• [What you need to do] Starting at the line that contains "SUBPARTS = [plate]" and stopping at the line that contains "in imported if", repeat every line exactly, the two end lines included, and nothing else.
[start]
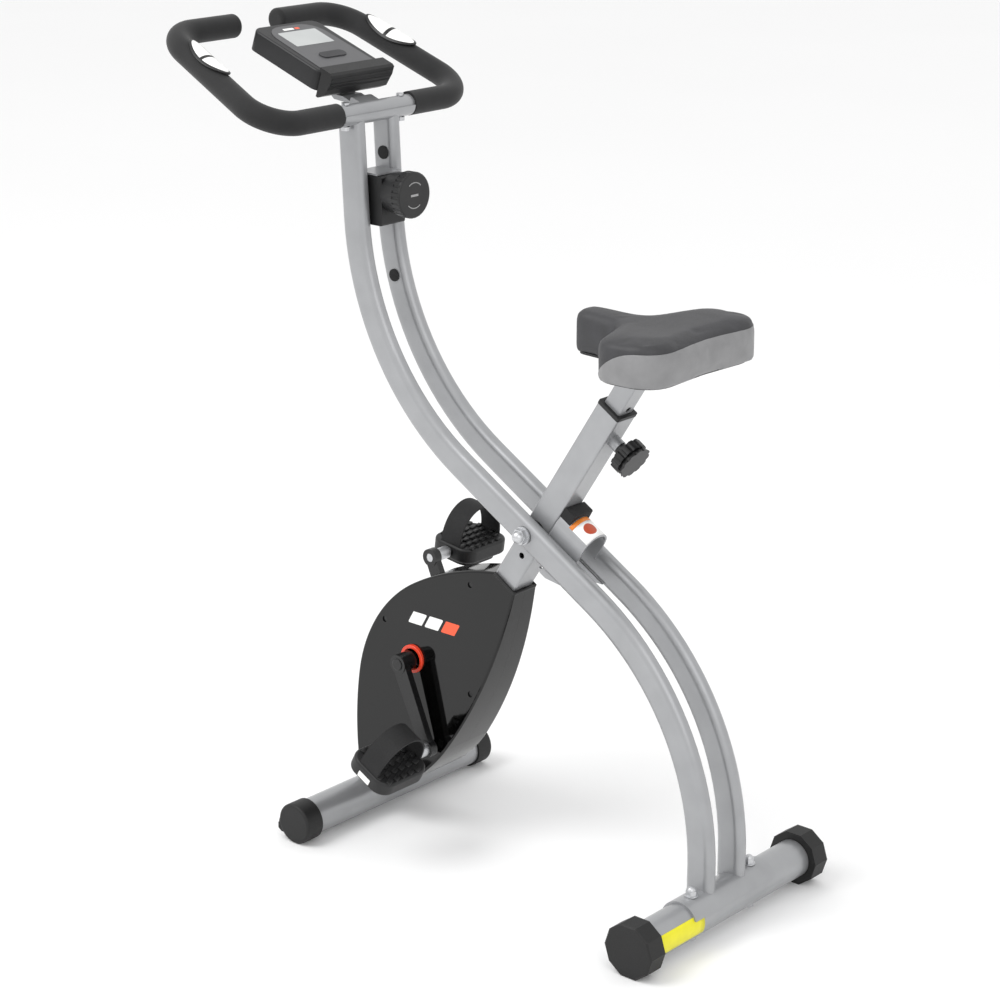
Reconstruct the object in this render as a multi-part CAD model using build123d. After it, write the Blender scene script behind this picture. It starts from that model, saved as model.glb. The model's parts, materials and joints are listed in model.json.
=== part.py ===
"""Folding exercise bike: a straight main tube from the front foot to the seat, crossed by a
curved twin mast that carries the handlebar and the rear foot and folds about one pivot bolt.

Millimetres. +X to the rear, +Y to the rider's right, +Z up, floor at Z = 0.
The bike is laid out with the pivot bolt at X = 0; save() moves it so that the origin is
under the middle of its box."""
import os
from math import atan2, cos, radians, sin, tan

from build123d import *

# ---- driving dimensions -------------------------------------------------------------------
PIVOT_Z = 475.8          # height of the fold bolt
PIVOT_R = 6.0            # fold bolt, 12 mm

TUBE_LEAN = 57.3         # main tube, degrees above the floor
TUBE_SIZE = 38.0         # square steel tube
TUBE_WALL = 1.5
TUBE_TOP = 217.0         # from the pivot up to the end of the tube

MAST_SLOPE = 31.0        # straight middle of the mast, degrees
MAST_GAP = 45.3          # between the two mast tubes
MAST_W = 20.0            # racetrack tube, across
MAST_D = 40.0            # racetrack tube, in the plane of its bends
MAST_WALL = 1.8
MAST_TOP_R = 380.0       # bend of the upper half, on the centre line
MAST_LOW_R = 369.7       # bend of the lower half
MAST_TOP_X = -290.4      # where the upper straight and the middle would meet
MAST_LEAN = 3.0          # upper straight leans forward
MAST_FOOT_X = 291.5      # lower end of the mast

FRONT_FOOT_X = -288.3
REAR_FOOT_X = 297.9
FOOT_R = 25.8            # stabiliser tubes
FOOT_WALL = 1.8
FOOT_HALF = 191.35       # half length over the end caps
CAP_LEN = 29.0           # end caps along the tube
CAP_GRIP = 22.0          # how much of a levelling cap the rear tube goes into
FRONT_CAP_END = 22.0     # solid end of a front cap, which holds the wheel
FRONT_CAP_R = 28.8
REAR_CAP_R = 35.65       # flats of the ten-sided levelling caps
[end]
[start]
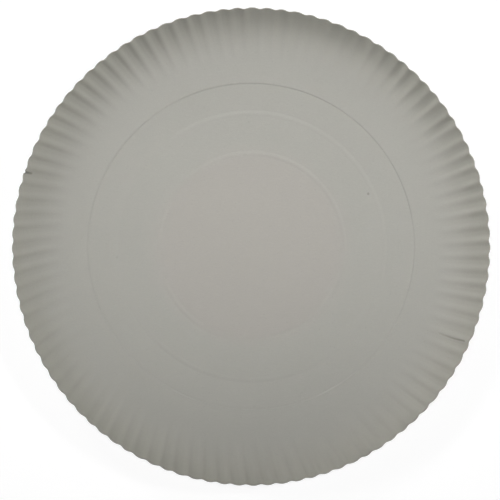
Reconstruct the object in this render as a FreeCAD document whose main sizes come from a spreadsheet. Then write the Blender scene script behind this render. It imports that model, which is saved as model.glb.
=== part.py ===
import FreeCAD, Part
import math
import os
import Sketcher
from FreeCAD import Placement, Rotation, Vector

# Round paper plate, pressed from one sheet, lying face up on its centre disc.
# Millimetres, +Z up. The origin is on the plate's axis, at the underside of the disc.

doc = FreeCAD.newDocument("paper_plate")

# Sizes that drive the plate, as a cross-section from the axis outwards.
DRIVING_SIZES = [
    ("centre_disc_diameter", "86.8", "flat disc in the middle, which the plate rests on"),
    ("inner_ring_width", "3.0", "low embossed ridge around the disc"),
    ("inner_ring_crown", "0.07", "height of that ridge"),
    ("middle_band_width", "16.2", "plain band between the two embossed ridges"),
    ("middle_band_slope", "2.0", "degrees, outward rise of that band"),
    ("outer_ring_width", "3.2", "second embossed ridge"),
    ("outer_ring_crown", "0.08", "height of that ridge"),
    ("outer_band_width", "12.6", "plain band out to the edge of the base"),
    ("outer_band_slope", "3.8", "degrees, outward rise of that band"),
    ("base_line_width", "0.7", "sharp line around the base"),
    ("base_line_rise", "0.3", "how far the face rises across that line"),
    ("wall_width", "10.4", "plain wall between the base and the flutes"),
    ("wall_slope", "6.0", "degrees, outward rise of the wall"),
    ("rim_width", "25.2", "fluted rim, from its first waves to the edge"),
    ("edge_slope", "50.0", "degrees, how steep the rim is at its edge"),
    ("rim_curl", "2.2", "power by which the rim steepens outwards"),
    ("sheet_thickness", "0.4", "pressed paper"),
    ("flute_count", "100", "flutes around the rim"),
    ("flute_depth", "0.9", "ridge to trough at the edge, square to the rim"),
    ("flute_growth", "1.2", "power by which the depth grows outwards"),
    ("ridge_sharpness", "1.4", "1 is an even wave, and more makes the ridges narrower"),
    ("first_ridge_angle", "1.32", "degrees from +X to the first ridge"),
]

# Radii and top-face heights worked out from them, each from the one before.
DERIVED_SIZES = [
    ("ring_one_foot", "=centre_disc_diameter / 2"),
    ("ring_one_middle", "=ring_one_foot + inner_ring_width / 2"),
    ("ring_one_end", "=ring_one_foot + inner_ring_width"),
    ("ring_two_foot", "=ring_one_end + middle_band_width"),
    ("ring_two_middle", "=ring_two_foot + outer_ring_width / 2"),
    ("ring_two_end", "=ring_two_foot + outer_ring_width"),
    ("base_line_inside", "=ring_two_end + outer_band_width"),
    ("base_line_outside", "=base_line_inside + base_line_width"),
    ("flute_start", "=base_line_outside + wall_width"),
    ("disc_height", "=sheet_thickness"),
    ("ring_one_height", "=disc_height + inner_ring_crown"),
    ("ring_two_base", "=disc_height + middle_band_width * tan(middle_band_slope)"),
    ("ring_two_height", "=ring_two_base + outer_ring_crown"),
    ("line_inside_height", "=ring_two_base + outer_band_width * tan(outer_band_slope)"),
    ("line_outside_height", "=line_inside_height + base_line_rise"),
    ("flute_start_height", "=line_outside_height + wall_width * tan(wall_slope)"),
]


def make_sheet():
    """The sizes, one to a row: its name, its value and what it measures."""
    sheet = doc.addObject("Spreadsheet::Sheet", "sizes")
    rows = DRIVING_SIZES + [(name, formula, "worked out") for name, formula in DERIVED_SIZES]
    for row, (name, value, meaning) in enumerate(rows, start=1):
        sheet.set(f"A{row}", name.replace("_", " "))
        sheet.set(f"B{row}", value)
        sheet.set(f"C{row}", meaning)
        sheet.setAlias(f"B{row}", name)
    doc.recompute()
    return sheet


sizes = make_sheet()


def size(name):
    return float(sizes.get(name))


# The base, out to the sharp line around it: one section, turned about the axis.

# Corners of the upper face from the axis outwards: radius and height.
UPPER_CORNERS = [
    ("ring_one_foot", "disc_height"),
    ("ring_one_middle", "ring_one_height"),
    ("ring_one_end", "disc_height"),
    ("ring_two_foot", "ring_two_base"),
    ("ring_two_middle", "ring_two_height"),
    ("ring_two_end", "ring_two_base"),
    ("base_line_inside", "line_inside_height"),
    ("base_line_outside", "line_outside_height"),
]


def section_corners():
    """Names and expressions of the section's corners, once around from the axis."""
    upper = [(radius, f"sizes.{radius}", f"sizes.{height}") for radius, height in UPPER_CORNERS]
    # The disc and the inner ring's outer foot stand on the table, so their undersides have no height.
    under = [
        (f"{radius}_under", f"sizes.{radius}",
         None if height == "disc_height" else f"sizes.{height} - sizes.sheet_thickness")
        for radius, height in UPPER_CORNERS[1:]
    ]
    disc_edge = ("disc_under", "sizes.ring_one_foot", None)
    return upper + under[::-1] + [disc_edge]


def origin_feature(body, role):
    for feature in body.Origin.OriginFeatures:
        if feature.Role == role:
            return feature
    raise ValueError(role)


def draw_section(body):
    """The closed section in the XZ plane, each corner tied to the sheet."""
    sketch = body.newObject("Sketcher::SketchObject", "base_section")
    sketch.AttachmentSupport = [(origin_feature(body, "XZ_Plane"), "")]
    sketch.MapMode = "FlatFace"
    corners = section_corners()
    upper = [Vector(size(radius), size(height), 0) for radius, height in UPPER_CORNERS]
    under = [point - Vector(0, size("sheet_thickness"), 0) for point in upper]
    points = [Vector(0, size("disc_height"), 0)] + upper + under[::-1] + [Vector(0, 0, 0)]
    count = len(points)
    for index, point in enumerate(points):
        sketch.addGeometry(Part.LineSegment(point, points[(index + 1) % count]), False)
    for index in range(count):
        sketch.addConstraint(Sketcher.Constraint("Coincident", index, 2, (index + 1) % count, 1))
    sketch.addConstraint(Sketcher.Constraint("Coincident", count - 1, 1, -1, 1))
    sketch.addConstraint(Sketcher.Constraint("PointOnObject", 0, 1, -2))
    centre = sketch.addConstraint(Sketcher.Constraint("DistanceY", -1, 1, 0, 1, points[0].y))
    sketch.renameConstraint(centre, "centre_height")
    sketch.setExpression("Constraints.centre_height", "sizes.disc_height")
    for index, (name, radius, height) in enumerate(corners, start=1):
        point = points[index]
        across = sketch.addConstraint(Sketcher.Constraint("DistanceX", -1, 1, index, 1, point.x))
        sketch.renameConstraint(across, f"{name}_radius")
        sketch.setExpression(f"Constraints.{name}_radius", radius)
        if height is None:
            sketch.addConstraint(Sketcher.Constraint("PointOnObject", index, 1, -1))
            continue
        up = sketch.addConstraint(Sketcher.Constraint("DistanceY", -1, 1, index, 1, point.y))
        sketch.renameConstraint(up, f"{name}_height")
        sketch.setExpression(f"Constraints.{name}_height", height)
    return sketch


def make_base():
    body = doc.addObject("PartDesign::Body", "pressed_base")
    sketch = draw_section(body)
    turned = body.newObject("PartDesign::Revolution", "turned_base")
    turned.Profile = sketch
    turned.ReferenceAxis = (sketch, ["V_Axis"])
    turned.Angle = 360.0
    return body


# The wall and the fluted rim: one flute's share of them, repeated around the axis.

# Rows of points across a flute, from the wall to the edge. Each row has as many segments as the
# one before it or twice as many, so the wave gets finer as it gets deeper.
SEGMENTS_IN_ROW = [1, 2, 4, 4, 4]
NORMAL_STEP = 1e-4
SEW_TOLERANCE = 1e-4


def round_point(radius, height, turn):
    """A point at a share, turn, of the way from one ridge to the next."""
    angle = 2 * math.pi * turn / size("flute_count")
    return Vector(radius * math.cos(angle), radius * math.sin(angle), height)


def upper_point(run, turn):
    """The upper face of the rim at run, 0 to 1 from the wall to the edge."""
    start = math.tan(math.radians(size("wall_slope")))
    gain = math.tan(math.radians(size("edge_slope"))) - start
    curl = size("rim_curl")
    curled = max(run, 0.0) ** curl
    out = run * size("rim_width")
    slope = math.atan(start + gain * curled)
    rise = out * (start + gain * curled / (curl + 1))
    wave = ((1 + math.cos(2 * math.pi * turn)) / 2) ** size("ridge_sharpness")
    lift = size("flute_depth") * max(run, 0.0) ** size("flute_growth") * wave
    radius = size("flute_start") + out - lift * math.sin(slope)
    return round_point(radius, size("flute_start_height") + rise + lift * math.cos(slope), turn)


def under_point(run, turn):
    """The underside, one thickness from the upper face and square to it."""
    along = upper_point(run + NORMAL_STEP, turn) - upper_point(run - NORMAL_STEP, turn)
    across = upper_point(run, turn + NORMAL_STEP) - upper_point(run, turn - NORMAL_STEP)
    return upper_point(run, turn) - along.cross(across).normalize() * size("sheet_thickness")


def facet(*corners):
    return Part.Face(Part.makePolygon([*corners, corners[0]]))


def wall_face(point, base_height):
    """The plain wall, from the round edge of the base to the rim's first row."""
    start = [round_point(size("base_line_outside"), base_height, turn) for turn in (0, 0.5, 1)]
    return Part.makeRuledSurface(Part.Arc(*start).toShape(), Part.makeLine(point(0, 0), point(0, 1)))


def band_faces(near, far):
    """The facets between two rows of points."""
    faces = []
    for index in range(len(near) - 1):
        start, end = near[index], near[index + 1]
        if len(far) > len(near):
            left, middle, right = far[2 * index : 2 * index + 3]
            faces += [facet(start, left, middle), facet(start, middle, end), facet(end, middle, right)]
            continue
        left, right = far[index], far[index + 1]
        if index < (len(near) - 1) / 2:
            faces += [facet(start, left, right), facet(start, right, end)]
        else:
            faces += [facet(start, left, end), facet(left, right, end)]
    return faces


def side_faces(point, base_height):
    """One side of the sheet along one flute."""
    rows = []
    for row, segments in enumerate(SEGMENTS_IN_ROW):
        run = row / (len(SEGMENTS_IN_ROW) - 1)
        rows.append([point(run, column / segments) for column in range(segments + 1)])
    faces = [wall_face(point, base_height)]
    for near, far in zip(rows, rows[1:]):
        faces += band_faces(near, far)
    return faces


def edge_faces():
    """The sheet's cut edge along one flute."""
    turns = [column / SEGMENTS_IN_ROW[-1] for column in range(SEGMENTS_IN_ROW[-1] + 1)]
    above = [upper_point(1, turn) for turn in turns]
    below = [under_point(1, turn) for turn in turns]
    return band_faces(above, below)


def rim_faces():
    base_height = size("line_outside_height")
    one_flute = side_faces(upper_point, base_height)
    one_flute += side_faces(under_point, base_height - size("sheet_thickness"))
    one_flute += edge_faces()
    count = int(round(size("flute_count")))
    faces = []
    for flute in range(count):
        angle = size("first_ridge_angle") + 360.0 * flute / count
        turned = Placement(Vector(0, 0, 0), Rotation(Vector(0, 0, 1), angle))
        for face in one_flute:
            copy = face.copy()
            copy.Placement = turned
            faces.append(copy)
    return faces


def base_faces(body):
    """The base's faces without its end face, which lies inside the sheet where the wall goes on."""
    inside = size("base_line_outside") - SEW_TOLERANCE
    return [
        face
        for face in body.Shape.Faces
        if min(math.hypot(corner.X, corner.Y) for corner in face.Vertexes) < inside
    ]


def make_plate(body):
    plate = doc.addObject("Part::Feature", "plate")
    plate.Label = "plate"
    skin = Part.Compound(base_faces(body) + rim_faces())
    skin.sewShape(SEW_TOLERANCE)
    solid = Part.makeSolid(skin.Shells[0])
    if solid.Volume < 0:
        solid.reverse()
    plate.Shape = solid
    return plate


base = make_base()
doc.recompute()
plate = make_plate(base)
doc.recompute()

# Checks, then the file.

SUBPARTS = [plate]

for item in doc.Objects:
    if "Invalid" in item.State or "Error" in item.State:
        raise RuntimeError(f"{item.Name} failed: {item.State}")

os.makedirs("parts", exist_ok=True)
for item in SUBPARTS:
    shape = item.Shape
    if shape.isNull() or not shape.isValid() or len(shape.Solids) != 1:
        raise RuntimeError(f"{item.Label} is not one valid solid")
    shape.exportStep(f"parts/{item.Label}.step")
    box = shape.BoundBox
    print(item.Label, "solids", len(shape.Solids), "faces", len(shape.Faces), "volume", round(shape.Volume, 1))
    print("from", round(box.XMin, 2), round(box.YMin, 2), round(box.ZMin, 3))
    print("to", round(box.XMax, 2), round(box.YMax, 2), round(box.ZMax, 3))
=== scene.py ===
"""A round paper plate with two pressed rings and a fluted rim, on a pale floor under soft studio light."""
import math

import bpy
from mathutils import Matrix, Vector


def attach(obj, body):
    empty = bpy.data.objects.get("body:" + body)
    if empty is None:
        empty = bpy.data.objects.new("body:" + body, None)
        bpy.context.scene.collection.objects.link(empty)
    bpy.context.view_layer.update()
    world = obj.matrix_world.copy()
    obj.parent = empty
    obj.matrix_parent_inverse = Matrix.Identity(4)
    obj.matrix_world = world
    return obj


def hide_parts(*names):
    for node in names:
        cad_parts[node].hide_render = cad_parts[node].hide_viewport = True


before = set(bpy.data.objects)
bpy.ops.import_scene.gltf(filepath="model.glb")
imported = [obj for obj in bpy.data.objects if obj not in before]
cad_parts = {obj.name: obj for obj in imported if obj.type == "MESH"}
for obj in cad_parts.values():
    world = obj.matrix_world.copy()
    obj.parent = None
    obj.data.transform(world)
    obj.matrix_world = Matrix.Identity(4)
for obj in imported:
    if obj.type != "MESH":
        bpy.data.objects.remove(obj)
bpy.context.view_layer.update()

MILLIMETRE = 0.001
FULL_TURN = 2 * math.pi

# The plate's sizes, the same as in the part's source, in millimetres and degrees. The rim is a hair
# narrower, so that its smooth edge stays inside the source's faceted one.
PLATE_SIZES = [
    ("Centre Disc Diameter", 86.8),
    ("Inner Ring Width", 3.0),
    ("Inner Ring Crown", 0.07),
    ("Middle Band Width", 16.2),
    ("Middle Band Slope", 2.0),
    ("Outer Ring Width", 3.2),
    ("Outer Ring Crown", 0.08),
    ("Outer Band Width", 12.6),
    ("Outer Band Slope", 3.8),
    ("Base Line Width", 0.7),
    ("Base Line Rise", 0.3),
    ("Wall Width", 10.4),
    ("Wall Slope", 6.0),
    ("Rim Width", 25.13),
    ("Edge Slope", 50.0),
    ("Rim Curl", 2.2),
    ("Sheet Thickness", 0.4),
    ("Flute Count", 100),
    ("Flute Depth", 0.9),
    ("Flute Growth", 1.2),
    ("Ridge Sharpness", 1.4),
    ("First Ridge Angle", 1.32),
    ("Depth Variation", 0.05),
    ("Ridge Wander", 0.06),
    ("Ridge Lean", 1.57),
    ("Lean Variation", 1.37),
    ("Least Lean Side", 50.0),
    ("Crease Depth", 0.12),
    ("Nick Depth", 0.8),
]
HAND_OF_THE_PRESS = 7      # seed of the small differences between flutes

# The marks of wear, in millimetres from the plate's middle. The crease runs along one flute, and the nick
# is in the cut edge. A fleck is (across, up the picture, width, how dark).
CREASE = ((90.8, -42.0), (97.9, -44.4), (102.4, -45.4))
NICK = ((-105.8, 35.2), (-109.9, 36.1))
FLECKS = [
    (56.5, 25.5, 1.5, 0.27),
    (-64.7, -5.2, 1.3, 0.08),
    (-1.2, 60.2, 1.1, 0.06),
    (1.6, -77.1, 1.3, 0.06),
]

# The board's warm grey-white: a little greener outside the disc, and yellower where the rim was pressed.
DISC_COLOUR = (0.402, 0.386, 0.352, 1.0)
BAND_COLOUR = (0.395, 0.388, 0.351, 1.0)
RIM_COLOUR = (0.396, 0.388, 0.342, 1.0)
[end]
• [Complete answer]
SUBPARTS = [plate]

for item in doc.Objects:
    if "Invalid" in item.State or "Error" in item.State:
        raise RuntimeError(f"{item.Name} failed: {item.State}")

os.makedirs("parts", exist_ok=True)
for item in SUBPARTS:
    shape = item.Shape
    if shape.isNull() or not shape.isValid() or len(shape.Solids) != 1:
        raise RuntimeError(f"{item.Label} is not one valid solid")
    shape.exportStep(f"parts/{item.Label}.step")
    box = shape.BoundBox
    print(item.Label, "solids", len(shape.Solids), "faces", len(shape.Faces), "volume", round(shape.Volume, 1))
    print("from", round(box.XMin, 2), round(box.YMin, 2), round(box.ZMin, 3))
    print("to", round(box.XMax, 2), round(box.YMax, 2), round(box.ZMax, 3))
=== scene.py ===
"""A round paper plate with two pressed rings and a fluted rim, on a pale floor under soft studio light."""
import math

import bpy
from mathutils import Matrix, Vector


def attach(obj, body):
    empty = bpy.data.objects.get("body:" + body)
    if empty is None:
        empty = bpy.data.objects.new("body:" + body, None)
        bpy.context.scene.collection.objects.link(empty)
    bpy.context.view_layer.update()
    world = obj.matrix_world.copy()
    obj.parent = empty
    obj.matrix_parent_inverse = Matrix.Identity(4)
    obj.matrix_world = world
    return obj


def hide_parts(*names):
    for node in names:
        cad_parts[node].hide_render = cad_parts[node].hide_viewport = True


before = set(bpy.data.objects)
bpy.ops.import_scene.gltf(filepath="model.glb")
imported = [obj for obj in bpy.data.objects if obj not in before]
cad_parts = {obj.name: obj for obj in imported if obj.type == "MESH"}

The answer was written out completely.